──────── Data shown
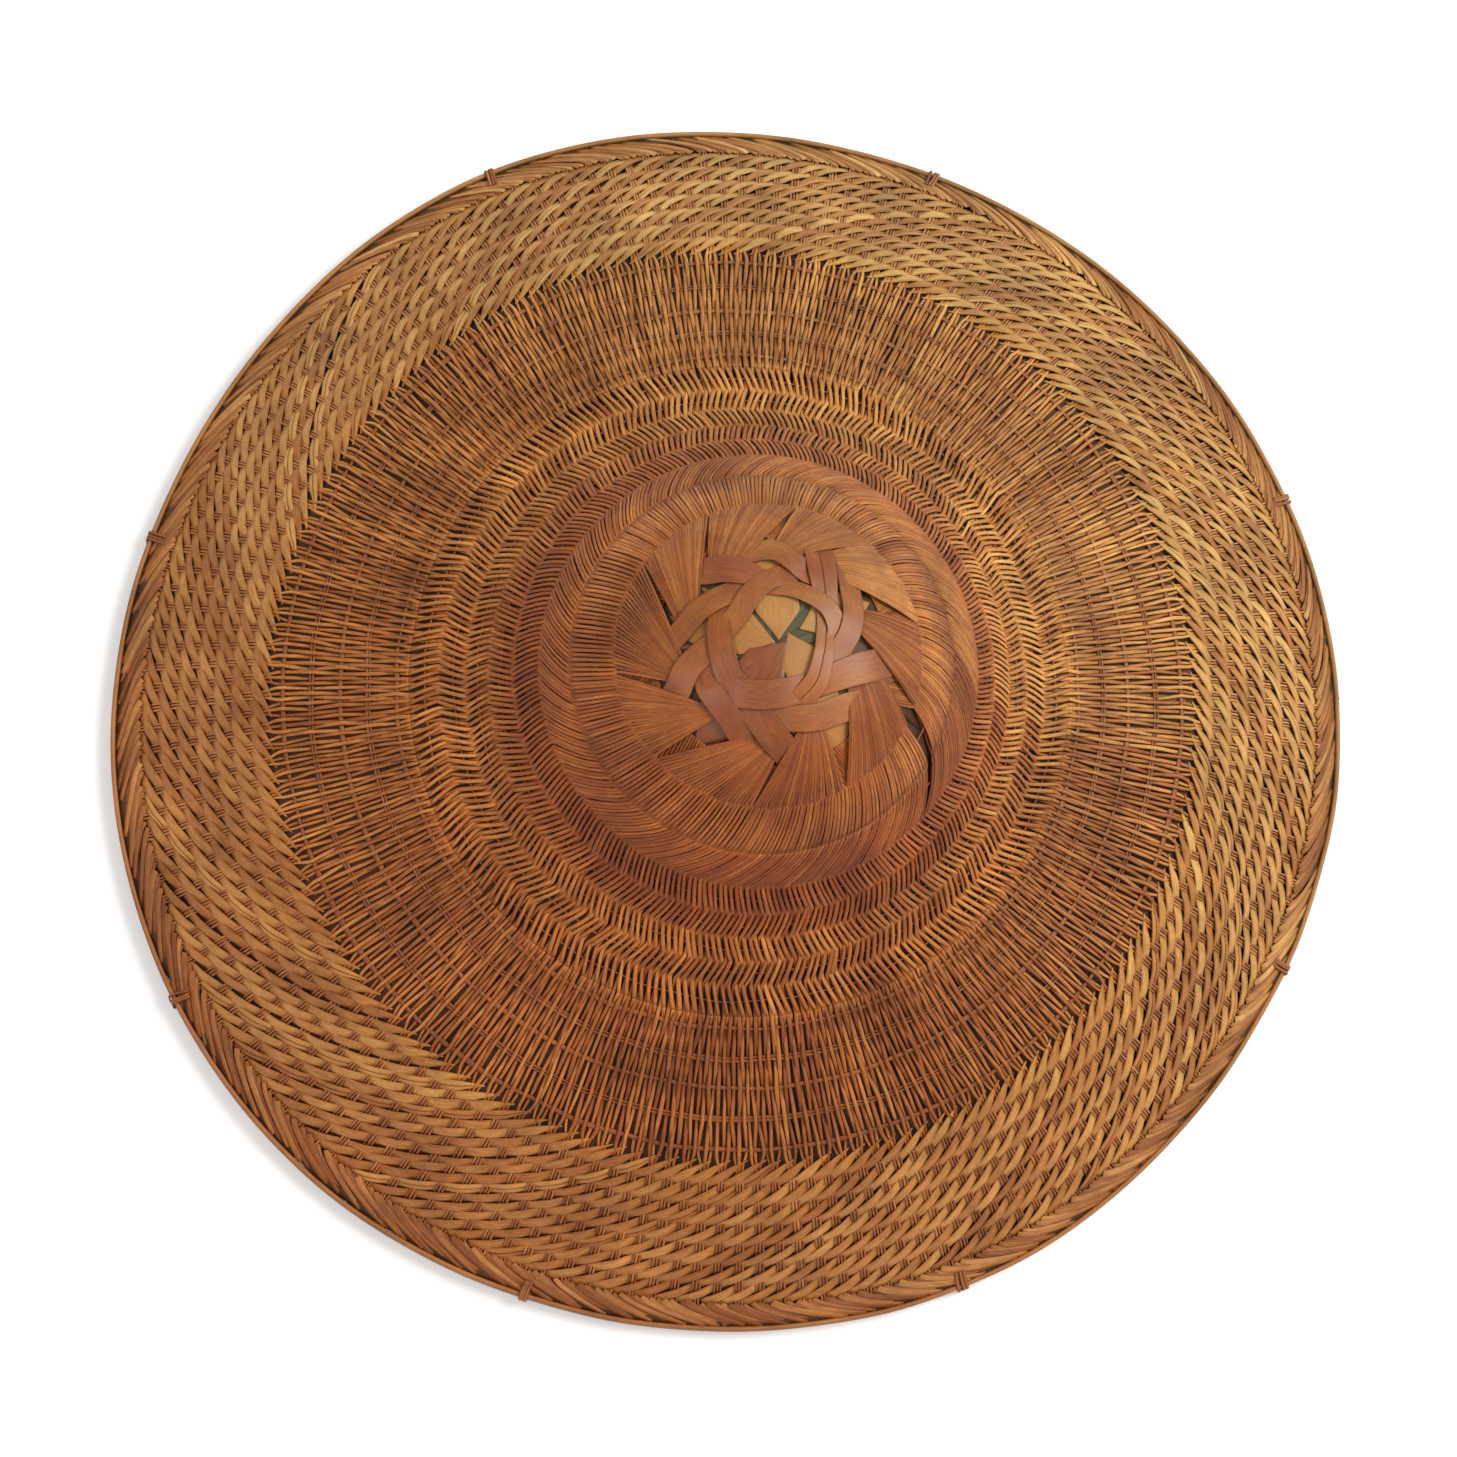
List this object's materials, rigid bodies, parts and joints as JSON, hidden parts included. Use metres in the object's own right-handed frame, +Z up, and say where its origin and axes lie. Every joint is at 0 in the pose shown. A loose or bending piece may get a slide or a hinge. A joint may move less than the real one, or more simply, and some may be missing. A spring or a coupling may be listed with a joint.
{
  "type": "conical woven hat",
  "caption": "Wide conical sun hat woven from split rattan and bamboo, with a plaited domed crown, a flared brim, a braided edge and lashed rim hoops over a leaf lining.",
  "frame": {"origin": "on the hat's axis, in the plane that the rim hoop rests on", "axes": "+Z up along the axis to the crown; +X and +Y in the rim's plane"},
  "size_m": [0.5, 0.5, 0.1546],
  "materials": {
    "crown_splint": "smooth reddish brown bamboo skin, satin",
    "gusset_splint": "pale ochre inner side of split bamboo, matt",
    "strand": "fine split rattan strands, reddish brown, satin",
    "weft_ring": "thin round cane, light brown, satin",
    "brim_weft": "flat golden tan rattan splints, satin",
    "brim_stake": "fine split rattan strands in groups of three",
    "edge_braid": "braided rattan ends, golden to reddish brown",
    "leaf_lining": "dried palm leaf, dark greenish grey, matt",
    "frame_bamboo": "plain split bamboo, matt",
    "hoop": "split cane hoop, light tan, satin",
    "lashing": "thin cane binding, reddish tan",
    "head_ring": "bent bamboo strip, satin"
  },
  "bodies": {
    "root": {"brim_stakes": "brim_stake", "brim_wefts": "brim_weft", "clockwise_strands": "strand", "counterclockwise_strands": "strand", "crown_gusset_1": "gusset_splint", "crown_gusset_2": "gusset_splint", "crown_gusset_3": "gusset_splint", "crown_gusset_4": "gusset_splint", "crown_gusset_5": "gusset_splint", "crown_inner_splint_1": "crown_splint", "crown_inner_splint_2": "crown_splint", "crown_inner_splint_3": "crown_splint", "crown_inner_splint_4": "crown_splint", "crown_inner_splint_5": "crown_splint", "crown_outer_splint_1": "crown_splint", "crown_outer_splint_2": "crown_splint", "crown_outer_splint_3": "crown_splint", "crown_outer_splint_4": "crown_splint", "crown_outer_splint_5": "crown_splint", "edge_braid": "edge_braid", "frame_rib_1": "frame_bamboo", "frame_rib_2": "frame_bamboo", "frame_rib_3": "frame_bamboo", "frame_rib_4": "frame_bamboo", "frame_rib_5": "frame_bamboo", "frame_rib_6": "frame_bamboo", "frame_rib_7": "frame_bamboo", "frame_rib_8": "frame_bamboo", "frame_ring_1": "frame_bamboo", "frame_ring_2": "frame_bamboo", "frame_ring_3": "frame_bamboo", "frame_ring_4": "frame_bamboo", "head_ring": "head_ring", "head_ring_ties": "lashing", "hoop_lashings": "lashing", "inner_hoop": "hoop", "leaf_lining": "leaf_lining", "outer_hoop": "hoop", "weft_ring_01": "weft_ring", "weft_ring_02": "weft_ring", "weft_ring_03": "weft_ring", "weft_ring_04": "weft_ring", "weft_ring_05": "weft_ring", "weft_ring_06": "weft_ring", "weft_ring_07": "weft_ring", "weft_ring_08": "weft_ring", "weft_ring_09": "weft_ring", "weft_ring_10": "weft_ring", "weft_ring_11": "weft_ring", "weft_ring_12": "weft_ring"}
  },
  "joints": []
}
────────────────
#### Exercise details:
Set down the material above again, word for word.

#### Solution to this task:
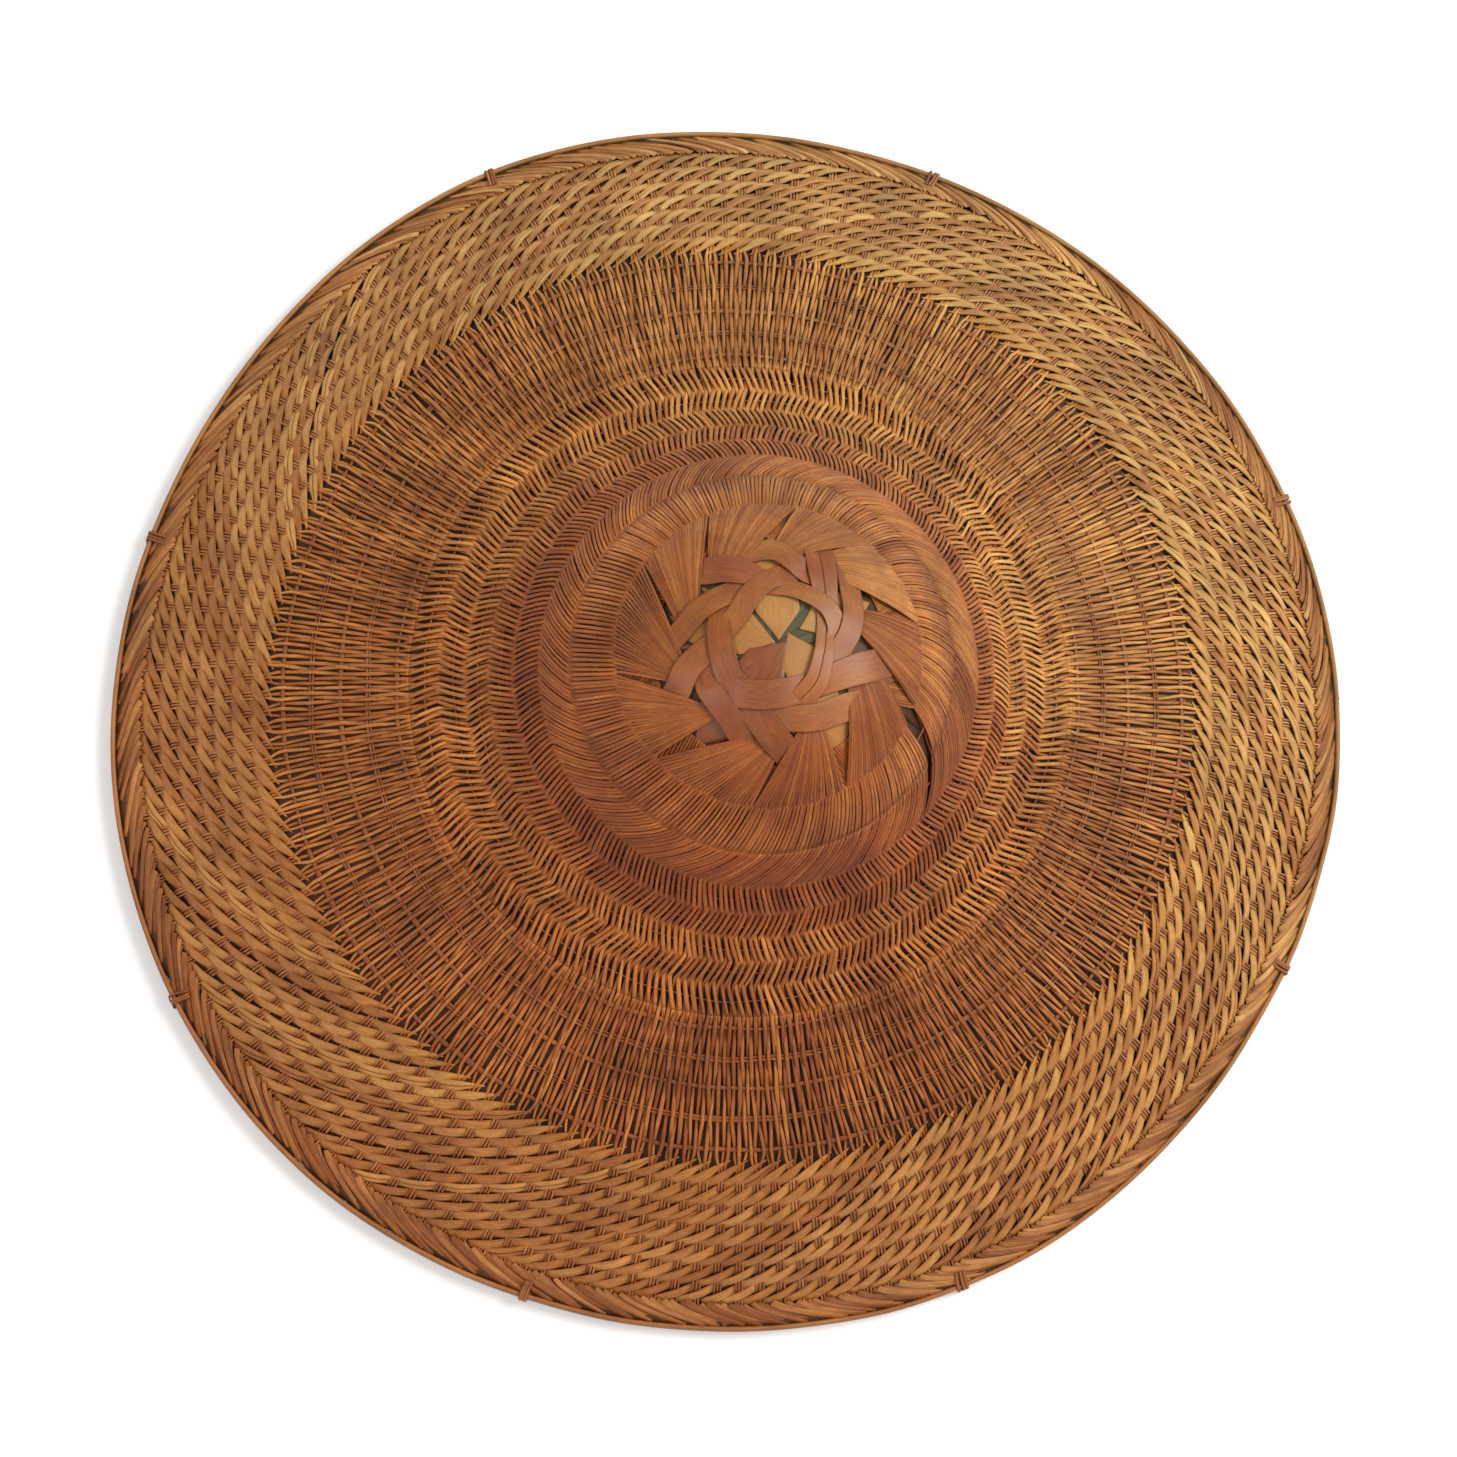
List this object's materials, rigid bodies, parts and joints as JSON, hidden parts included. Use metres in the object's own right-handed frame, +Z up, and say where its origin and axes lie. Every joint is at 0 in the pose shown. A loose or bending piece may get a slide or a hinge. A joint may move less than the real one, or more simply, and some may be missing. A spring or a coupling may be listed with a joint.
{
  "type": "conical woven hat",
  "caption": "Wide conical sun hat woven from split rattan and bamboo, with a plaited domed crown, a flared brim, a braided edge and lashed rim hoops over a leaf lining.",
  "frame": {"origin": "on the hat's axis, in the plane that the rim hoop rests on", "axes": "+Z up along the axis to the crown; +X and +Y in the rim's plane"},
  "size_m": [0.5, 0.5, 0.1546],
  "materials": {
    "crown_splint": "smooth reddish brown bamboo skin, satin",
    "gusset_splint": "pale ochre inner side of split bamboo, matt",
    "strand": "fine split rattan strands, reddish brown, satin",
    "weft_ring": "thin round cane, light brown, satin",
    "brim_weft": "flat golden tan rattan splints, satin",
    "brim_stake": "fine split rattan strands in groups of three",
    "edge_braid": "braided rattan ends, golden to reddish brown",
    "leaf_lining": "dried palm leaf, dark greenish grey, matt",
    "frame_bamboo": "plain split bamboo, matt",
    "hoop": "split cane hoop, light tan, satin",
    "lashing": "thin cane binding, reddish tan",
    "head_ring": "bent bamboo strip, satin"
  },
  "bodies": {
    "root": {"brim_stakes": "brim_stake", "brim_wefts": "brim_weft", "clockwise_strands": "strand", "counterclockwise_strands": "strand", "crown_gusset_1": "gusset_splint", "crown_gusset_2": "gusset_splint", "crown_gusset_3": "gusset_splint", "crown_gusset_4": "gusset_splint", "crown_gusset_5": "gusset_splint", "crown_inner_splint_1": "crown_splint", "crown_inner_splint_2": "crown_splint", "crown_inner_splint_3": "crown_splint", "crown_inner_splint_4": "crown_splint", "crown_inner_splint_5": "crown_splint", "crown_outer_splint_1": "crown_splint", "crown_outer_splint_2": "crown_splint", "crown_outer_splint_3": "crown_splint", "crown_outer_splint_4": "crown_splint", "crown_outer_splint_5": "crown_splint", "edge_braid": "edge_braid", "frame_rib_1": "frame_bamboo", "frame_rib_2": "frame_bamboo", "frame_rib_3": "frame_bamboo", "frame_rib_4": "frame_bamboo", "frame_rib_5": "frame_bamboo", "frame_rib_6": "frame_bamboo", "frame_rib_7": "frame_bamboo", "frame_rib_8": "frame_bamboo", "frame_ring_1": "frame_bamboo", "frame_ring_2": "frame_bamboo", "frame_ring_3": "frame_bamboo", "frame_ring_4": "frame_bamboo", "head_ring": "head_ring", "head_ring_ties": "lashing", "hoop_lashings": "lashing", "inner_hoop": "hoop", "leaf_lining": "leaf_lining", "outer_hoop": "hoop", "weft_ring_01": "weft_ring", "weft_ring_02": "weft_ring", "weft_ring_03": "weft_ring", "weft_ring_04": "weft_ring", "weft_ring_05": "weft_ring", "weft_ring_06": "weft_ring", "weft_ring_07": "weft_ring", "weft_ring_08": "weft_ring", "weft_ring_09": "weft_ring", "weft_ring_10": "weft_ring", "weft_ring_11": "weft_ring", "weft_ring_12": "weft_ring"}
  },
  "joints": []
}